### Instructions to follow
Make an exact copy of the lines below.

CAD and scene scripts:

-- Begin --

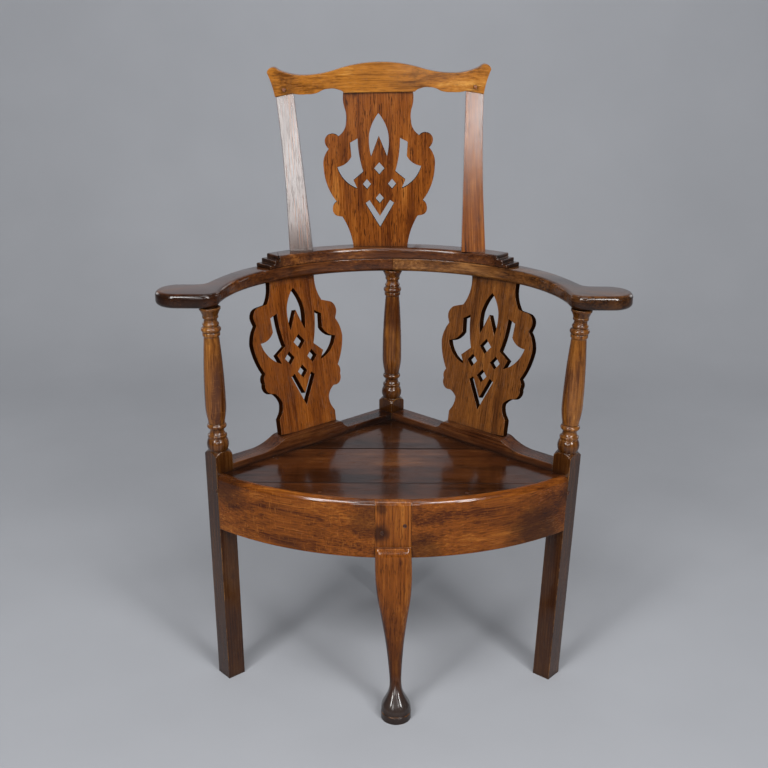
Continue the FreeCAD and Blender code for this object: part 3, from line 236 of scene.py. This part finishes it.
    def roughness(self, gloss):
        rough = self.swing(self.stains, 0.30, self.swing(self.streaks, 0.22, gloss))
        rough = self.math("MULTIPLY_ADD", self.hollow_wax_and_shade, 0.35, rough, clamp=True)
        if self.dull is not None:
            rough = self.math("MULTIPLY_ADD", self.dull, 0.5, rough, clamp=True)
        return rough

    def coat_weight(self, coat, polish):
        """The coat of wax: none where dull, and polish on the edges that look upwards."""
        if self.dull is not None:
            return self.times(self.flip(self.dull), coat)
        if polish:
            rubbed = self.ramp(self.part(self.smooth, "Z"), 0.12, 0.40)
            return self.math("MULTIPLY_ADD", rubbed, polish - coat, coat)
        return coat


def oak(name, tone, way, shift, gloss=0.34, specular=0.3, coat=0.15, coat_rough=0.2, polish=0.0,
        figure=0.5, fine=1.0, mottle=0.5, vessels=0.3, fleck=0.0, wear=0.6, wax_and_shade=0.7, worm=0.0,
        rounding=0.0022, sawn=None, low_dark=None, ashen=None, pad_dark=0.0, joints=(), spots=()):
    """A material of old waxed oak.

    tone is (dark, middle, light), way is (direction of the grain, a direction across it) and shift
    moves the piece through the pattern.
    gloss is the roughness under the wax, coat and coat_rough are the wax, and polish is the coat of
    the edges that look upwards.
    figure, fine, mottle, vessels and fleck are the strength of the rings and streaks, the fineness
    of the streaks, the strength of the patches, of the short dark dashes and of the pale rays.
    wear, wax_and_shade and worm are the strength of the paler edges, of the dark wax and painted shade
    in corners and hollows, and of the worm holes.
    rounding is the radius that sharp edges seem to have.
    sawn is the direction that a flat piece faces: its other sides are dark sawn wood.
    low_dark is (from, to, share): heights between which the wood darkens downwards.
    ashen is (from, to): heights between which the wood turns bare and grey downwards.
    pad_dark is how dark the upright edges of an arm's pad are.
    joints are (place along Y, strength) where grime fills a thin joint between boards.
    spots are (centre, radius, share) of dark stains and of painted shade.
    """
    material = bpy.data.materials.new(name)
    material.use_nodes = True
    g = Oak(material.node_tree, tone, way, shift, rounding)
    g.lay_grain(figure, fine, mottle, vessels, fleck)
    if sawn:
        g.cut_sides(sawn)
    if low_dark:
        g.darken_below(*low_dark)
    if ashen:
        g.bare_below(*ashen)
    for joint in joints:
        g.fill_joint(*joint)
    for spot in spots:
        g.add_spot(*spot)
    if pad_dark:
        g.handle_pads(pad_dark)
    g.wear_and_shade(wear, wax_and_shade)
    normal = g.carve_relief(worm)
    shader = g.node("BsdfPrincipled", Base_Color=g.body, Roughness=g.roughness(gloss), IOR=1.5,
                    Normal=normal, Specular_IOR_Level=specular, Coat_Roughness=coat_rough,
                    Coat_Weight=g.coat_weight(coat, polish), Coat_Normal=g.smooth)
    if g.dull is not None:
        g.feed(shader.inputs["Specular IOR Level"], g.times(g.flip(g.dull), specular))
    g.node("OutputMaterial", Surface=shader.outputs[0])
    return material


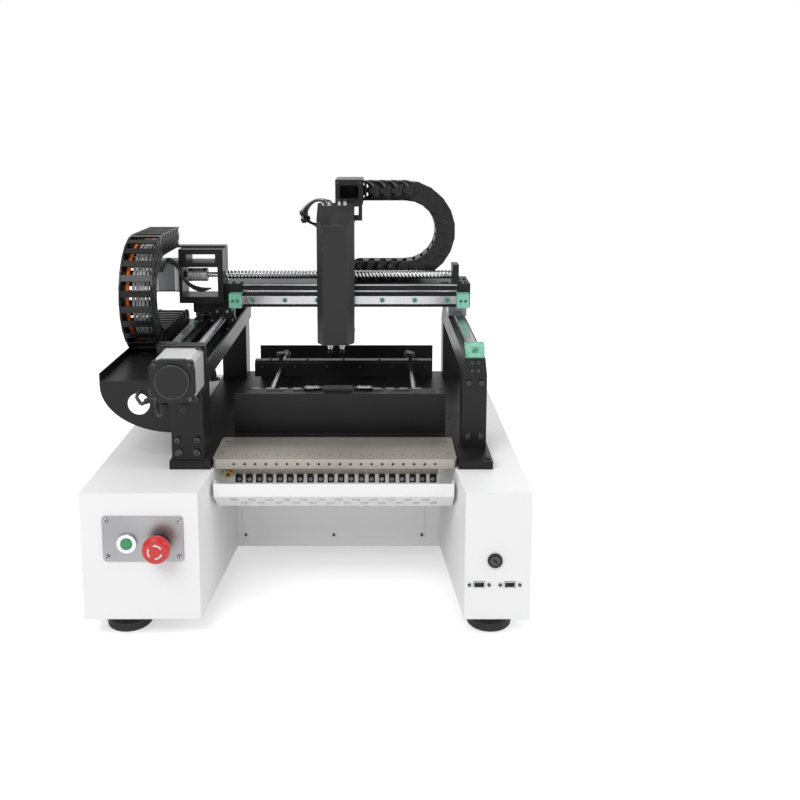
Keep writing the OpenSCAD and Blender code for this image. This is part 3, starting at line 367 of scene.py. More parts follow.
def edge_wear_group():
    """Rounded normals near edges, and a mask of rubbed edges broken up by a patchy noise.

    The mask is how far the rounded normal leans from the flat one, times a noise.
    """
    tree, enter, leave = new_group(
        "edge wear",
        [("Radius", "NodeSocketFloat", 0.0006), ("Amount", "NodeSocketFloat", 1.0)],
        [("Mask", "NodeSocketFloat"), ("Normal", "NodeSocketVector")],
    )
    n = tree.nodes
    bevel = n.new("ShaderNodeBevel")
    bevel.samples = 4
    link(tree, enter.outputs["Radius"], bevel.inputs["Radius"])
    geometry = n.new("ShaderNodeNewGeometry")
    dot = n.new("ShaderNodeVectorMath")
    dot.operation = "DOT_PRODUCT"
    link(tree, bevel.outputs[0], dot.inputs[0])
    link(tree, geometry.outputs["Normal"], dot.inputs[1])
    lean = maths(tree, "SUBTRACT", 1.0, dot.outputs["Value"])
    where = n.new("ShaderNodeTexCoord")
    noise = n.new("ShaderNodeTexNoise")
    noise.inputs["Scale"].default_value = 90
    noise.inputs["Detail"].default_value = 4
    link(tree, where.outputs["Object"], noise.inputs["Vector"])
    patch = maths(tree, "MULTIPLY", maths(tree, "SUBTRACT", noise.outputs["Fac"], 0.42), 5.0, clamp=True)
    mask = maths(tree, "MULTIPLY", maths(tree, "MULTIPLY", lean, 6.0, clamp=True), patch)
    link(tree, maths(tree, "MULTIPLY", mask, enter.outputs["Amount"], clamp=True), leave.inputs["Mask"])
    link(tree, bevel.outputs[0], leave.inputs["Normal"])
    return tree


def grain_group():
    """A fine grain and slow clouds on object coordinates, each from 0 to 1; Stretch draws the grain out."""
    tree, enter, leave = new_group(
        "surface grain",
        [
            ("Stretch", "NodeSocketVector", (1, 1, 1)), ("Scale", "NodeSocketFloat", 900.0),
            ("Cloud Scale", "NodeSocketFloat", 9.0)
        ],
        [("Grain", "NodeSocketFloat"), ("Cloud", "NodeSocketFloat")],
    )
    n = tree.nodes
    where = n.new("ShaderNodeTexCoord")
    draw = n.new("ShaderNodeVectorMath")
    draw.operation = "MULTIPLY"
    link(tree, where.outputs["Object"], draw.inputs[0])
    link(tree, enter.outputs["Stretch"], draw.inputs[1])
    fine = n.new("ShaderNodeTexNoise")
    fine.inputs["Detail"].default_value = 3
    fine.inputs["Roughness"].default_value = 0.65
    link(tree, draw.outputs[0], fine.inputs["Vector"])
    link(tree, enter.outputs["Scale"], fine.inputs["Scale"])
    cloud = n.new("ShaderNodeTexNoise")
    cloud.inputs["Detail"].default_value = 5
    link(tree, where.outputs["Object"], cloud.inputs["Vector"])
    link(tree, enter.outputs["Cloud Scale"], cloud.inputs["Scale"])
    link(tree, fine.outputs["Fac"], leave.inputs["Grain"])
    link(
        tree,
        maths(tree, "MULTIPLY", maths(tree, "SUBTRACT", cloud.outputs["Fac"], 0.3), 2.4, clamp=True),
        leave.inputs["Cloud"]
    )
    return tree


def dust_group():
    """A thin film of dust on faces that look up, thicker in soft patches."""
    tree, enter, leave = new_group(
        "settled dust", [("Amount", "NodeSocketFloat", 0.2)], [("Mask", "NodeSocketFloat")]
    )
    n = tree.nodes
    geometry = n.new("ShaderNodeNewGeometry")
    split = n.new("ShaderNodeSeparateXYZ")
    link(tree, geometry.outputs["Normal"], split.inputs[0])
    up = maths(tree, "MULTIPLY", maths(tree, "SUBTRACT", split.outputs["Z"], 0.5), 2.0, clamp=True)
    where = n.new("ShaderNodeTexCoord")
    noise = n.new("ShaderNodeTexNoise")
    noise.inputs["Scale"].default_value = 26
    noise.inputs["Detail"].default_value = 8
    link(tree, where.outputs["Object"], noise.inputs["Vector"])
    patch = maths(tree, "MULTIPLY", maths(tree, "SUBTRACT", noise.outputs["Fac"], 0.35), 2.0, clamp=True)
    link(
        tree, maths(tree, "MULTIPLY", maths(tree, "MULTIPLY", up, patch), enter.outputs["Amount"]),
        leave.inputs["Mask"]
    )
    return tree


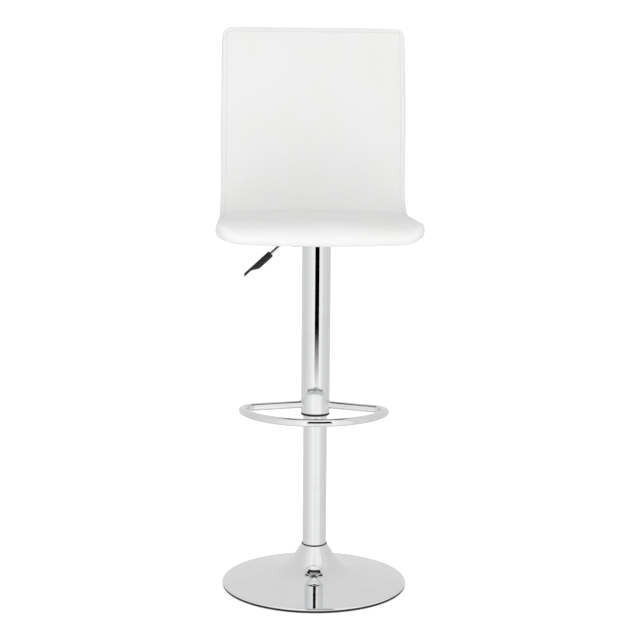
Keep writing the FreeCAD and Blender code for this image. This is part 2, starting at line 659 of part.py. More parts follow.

-- End --

### Exercise output
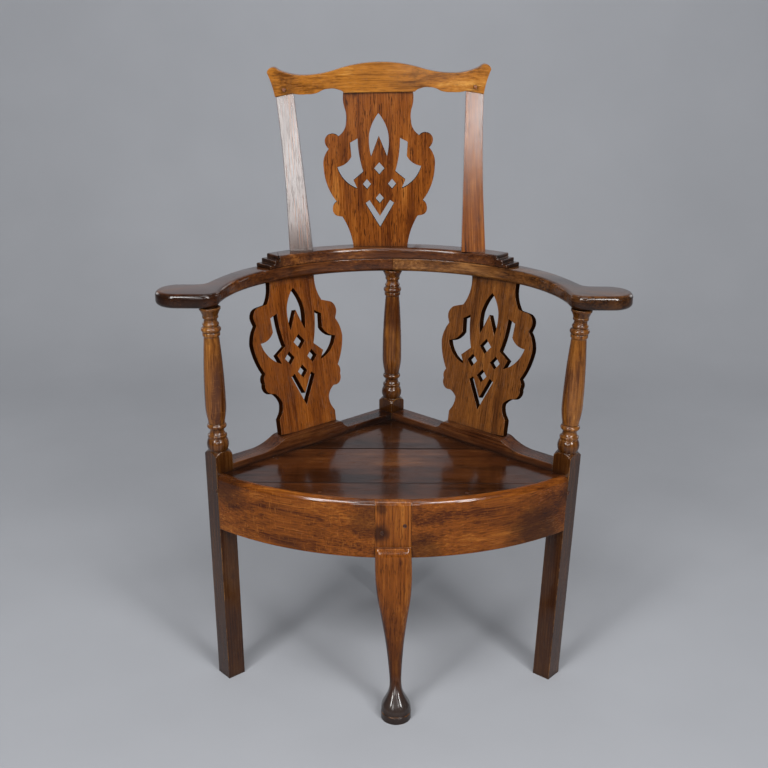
Continue the FreeCAD and Blender code for this object: part 3, from line 236 of scene.py. This part finishes it.
    def roughness(self, gloss):
        rough = self.swing(self.stains, 0.30, self.swing(self.streaks, 0.22, gloss))
        rough = self.math("MULTIPLY_ADD", self.hollow_wax_and_shade, 0.35, rough, clamp=True)
        if self.dull is not None:
            rough = self.math("MULTIPLY_ADD", self.dull, 0.5, rough, clamp=True)
        return rough

    def coat_weight(self, coat, polish):
        """The coat of wax: none where dull, and polish on the edges that look upwards."""
        if self.dull is not None:
            return self.times(self.flip(self.dull), coat)
        if polish:
            rubbed = self.ramp(self.part(self.smooth, "Z"), 0.12, 0.40)
            return self.math("MULTIPLY_ADD", rubbed, polish - coat, coat)
        return coat


def oak(name, tone, way, shift, gloss=0.34, specular=0.3, coat=0.15, coat_rough=0.2, polish=0.0,
        figure=0.5, fine=1.0, mottle=0.5, vessels=0.3, fleck=0.0, wear=0.6, wax_and_shade=0.7, worm=0.0,
        rounding=0.0022, sawn=None, low_dark=None, ashen=None, pad_dark=0.0, joints=(), spots=()):
    """A material of old waxed oak.

    tone is (dark, middle, light), way is (direction of the grain, a direction across it) and shift
    moves the piece through the pattern.
    gloss is the roughness under the wax, coat and coat_rough are the wax, and polish is the coat of
    the edges that look upwards.
    figure, fine, mottle, vessels and fleck are the strength of the rings and streaks, the fineness
    of the streaks, the strength of the patches, of the short dark dashes and of the pale rays.
    wear, wax_and_shade and worm are the strength of the paler edges, of the dark wax and painted shade
    in corners and hollows, and of the worm holes.
    rounding is the radius that sharp edges seem to have.
    sawn is the direction that a flat piece faces: its other sides are dark sawn wood.
    low_dark is (from, to, share): heights between which the wood darkens downwards.
    ashen is (from, to): heights between which the wood turns bare and grey downwards.
    pad_dark is how dark the upright edges of an arm's pad are.
    joints are (place along Y, strength) where grime fills a thin joint between boards.
    spots are (centre, radius, share) of dark stains and of painted shade.
    """
    material = bpy.data.materials.new(name)
    material.use_nodes = True
    g = Oak(material.node_tree, tone, way, shift, rounding)
    g.lay_grain(figure, fine, mottle, vessels, fleck)
    if sawn:
        g.cut_sides(sawn)
    if low_dark:
        g.darken_below(*low_dark)
    if ashen:
        g.bare_below(*ashen)
    for joint in joints:
        g.fill_joint(*joint)
    for spot in spots:
        g.add_spot(*spot)
    if pad_dark:
        g.handle_pads(pad_dark)
    g.wear_and_shade(wear, wax_and_shade)
    normal = g.carve_relief(worm)
    shader = g.node("BsdfPrincipled", Base_Color=g.body, Roughness=g.roughness(gloss), IOR=1.5,
                    Normal=normal, Specular_IOR_Level=specular, Coat_Roughness=coat_rough,
                    Coat_Weight=g.coat_weight(coat, polish), Coat_Normal=g.smooth)
    if g.dull is not None:
        g.feed(shader.inputs["Specular IOR Level"], g.times(g.flip(g.dull), specular))
    g.node("OutputMaterial", Surface=shader.outputs[0])
    return material


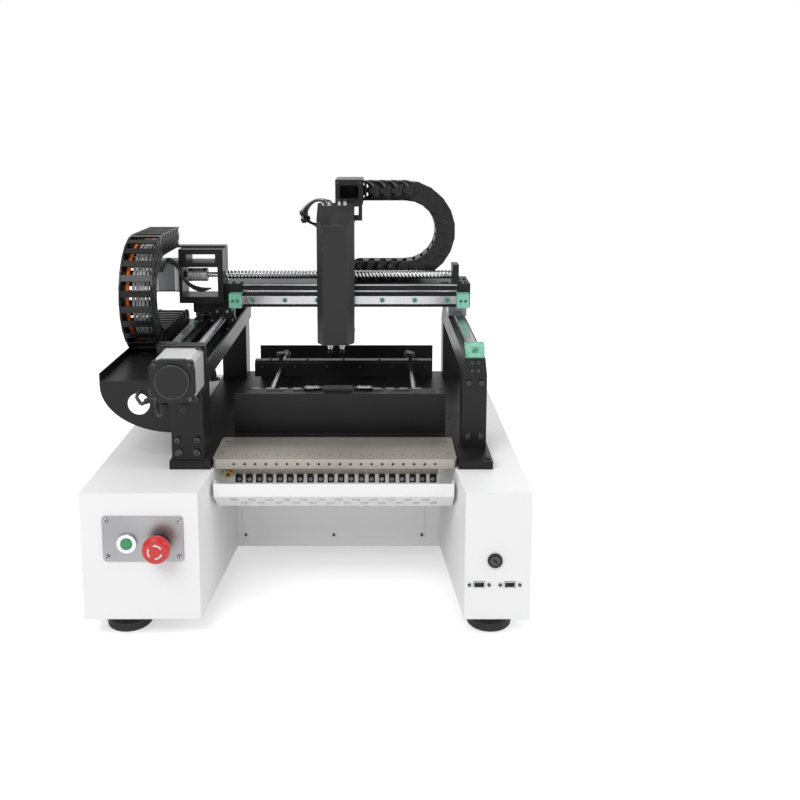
Keep writing the OpenSCAD and Blender code for this image. This is part 3, starting at line 367 of scene.py. More parts follow.
def edge_wear_group():
    """Rounded normals near edges, and a mask of rubbed edges broken up by a patchy noise.

    The mask is how far the rounded normal leans from the flat one, times a noise.
    """
    tree, enter, leave = new_group(
        "edge wear",
        [("Radius", "NodeSocketFloat", 0.0006), ("Amount", "NodeSocketFloat", 1.0)],
        [("Mask", "NodeSocketFloat"), ("Normal", "NodeSocketVector")],
    )
    n = tree.nodes
    bevel = n.new("ShaderNodeBevel")
    bevel.samples = 4
    link(tree, enter.outputs["Radius"], bevel.inputs["Radius"])
    geometry = n.new("ShaderNodeNewGeometry")
    dot = n.new("ShaderNodeVectorMath")
    dot.operation = "DOT_PRODUCT"
    link(tree, bevel.outputs[0], dot.inputs[0])
    link(tree, geometry.outputs["Normal"], dot.inputs[1])
    lean = maths(tree, "SUBTRACT", 1.0, dot.outputs["Value"])
    where = n.new("ShaderNodeTexCoord")
    noise = n.new("ShaderNodeTexNoise")
    noise.inputs["Scale"].default_value = 90
    noise.inputs["Detail"].default_value = 4
    link(tree, where.outputs["Object"], noise.inputs["Vector"])
    patch = maths(tree, "MULTIPLY", maths(tree, "SUBTRACT", noise.outputs["Fac"], 0.42), 5.0, clamp=True)
    mask = maths(tree, "MULTIPLY", maths(tree, "MULTIPLY", lean, 6.0, clamp=True), patch)
    link(tree, maths(tree, "MULTIPLY", mask, enter.outputs["Amount"], clamp=True), leave.inputs["Mask"])
    link(tree, bevel.outputs[0], leave.inputs["Normal"])
    return tree


def grain_group():
    """A fine grain and slow clouds on object coordinates, each from 0 to 1; Stretch draws the grain out."""
    tree, enter, leave = new_group(
        "surface grain",
        [
            ("Stretch", "NodeSocketVector", (1, 1, 1)), ("Scale", "NodeSocketFloat", 900.0),
            ("Cloud Scale", "NodeSocketFloat", 9.0)
        ],
        [("Grain", "NodeSocketFloat"), ("Cloud", "NodeSocketFloat")],
    )
    n = tree.nodes
    where = n.new("ShaderNodeTexCoord")
    draw = n.new("ShaderNodeVectorMath")
    draw.operation = "MULTIPLY"
    link(tree, where.outputs["Object"], draw.inputs[0])
    link(tree, enter.outputs["Stretch"], draw.inputs[1])
    fine = n.new("ShaderNodeTexNoise")
    fine.inputs["Detail"].default_value = 3
    fine.inputs["Roughness"].default_value = 0.65
    link(tree, draw.outputs[0], fine.inputs["Vector"])
    link(tree, enter.outputs["Scale"], fine.inputs["Scale"])
    cloud = n.new("ShaderNodeTexNoise")
    cloud.inputs["Detail"].default_value = 5
    link(tree, where.outputs["Object"], cloud.inputs["Vector"])
    link(tree, enter.outputs["Cloud Scale"], cloud.inputs["Scale"])
    link(tree, fine.outputs["Fac"], leave.inputs["Grain"])
    link(
        tree,
        maths(tree, "MULTIPLY", maths(tree, "SUBTRACT", cloud.outputs["Fac"], 0.3), 2.4, clamp=True),
        leave.inputs["Cloud"]
    )
    return tree


def dust_group():
    """A thin film of dust on faces that look up, thicker in soft patches."""
    tree, enter, leave = new_group(
        "settled dust", [("Amount", "NodeSocketFloat", 0.2)], [("Mask", "NodeSocketFloat")]
    )
    n = tree.nodes
    geometry = n.new("ShaderNodeNewGeometry")
    split = n.new("ShaderNodeSeparateXYZ")
    link(tree, geometry.outputs["Normal"], split.inputs[0])
    up = maths(tree, "MULTIPLY", maths(tree, "SUBTRACT", split.outputs["Z"], 0.5), 2.0, clamp=True)
    where = n.new("ShaderNodeTexCoord")
    noise = n.new("ShaderNodeTexNoise")
    noise.inputs["Scale"].default_value = 26
    noise.inputs["Detail"].default_value = 8
    link(tree, where.outputs["Object"], noise.inputs["Vector"])
    patch = maths(tree, "MULTIPLY", maths(tree, "SUBTRACT", noise.outputs["Fac"], 0.35), 2.0, clamp=True)
    link(
        tree, maths(tree, "MULTIPLY", maths(tree, "MULTIPLY", up, patch), enter.outputs["Amount"]),
        leave.inputs["Mask"]
    )
    return tree


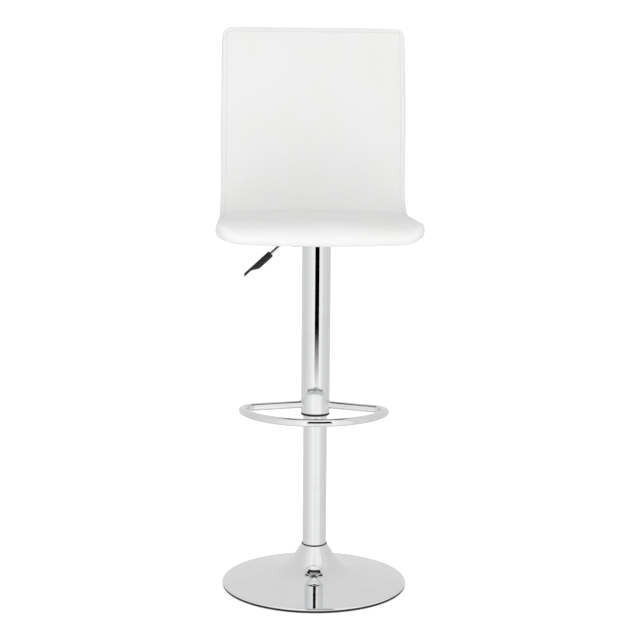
Keep writing the FreeCAD and Blender code for this image. This is part 2, starting at line 659 of part.py. More parts follow.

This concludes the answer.